A Remarkable Heritage

The highest town in Europe after Davos, Switzerland, Briançon soars at a height of 1326 metres. It is located at the heart of the Southern Alps, where five valleys meet: Durance, Clarée, Guisane, Cerveyrette and Orceyrette. This strategic position has made it an important defensive site. Its fortifications, built in the Middle Ages and then strengthened by Vauban, are moreover classified as a UNESCO World Heritage site. Enter the stronghold to look at the monuments, frescoes and magnificent doors of carved wood. This abundance of treasures have entered Briançon into the prestigious group of “Cities and Areas of Art and History”.

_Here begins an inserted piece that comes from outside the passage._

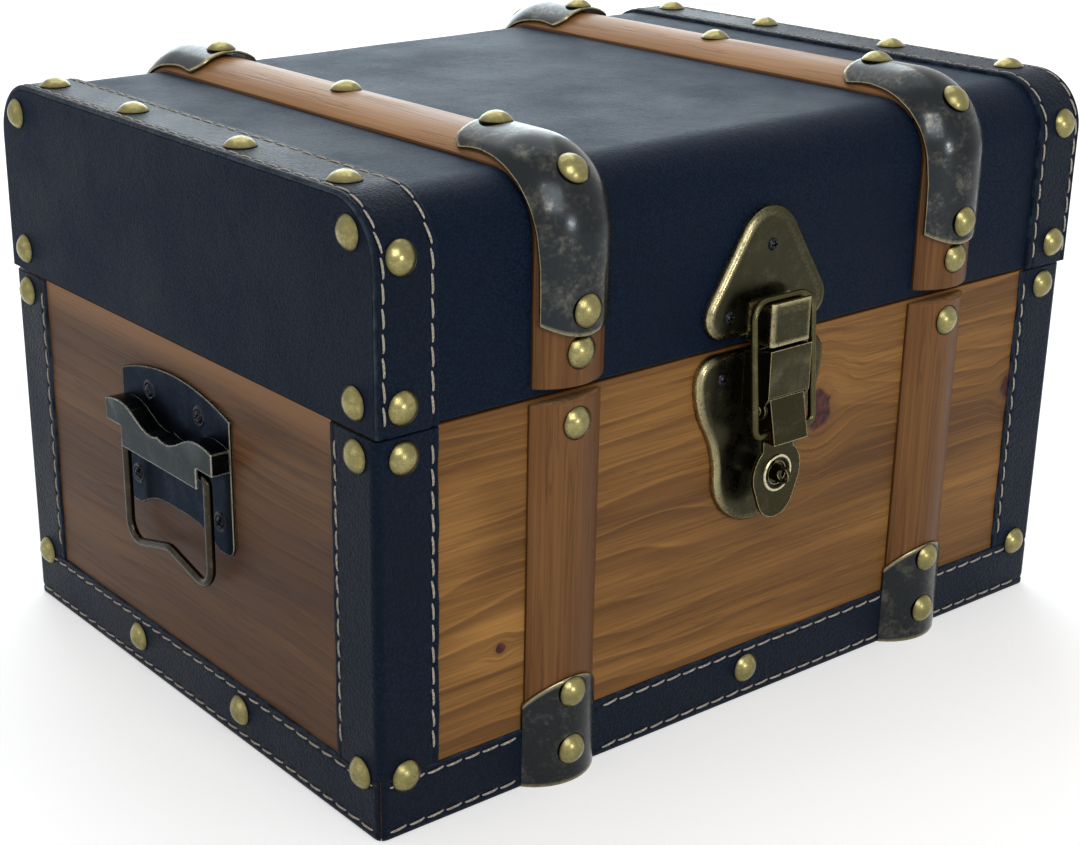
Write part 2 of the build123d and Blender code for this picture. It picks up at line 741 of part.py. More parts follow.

Discover the Route of the Via Domitia


Marvelous History and Light

It’s impossible to visit Briançon without popping over to Mont-Dauphin, located a bit further south. Another stronghold registered as a UNESCO World Heritage site​, the town is also the work of Vauban. Here, the climate is southern. The sun pierces through the purest blue sky, illuminating the village for a large part of the year. From the top of Mont-Dauphin’s walls, be dazzled by a unique panorama over the mountains of Le Queyras and the glaciers of the Massif des Écrins.


A Latino Atmosphere

In the 19th century, two brothers from Jausiers, near Barcelonnette, set themselves up in the textile trade in Mexico. The town’s first ties with Mexico had been woven. And they will never be broken, as shown by the beautiful villas with colourful facades that you’ll admire as you walk around the town centre. Want some fresh air? Clamber the hiking trails to reach the surrounding summits, like the Cîme de la Bonette of the Vallée de l’Ubaye, which peaks at a height of 2,802 metres. On foot or by car, you are on the highest – and one of the most spectacular! – of European roads. Before you leave, fill up on local products: fumeton (lamb jerky), génépi (herbal liqueur) and honey.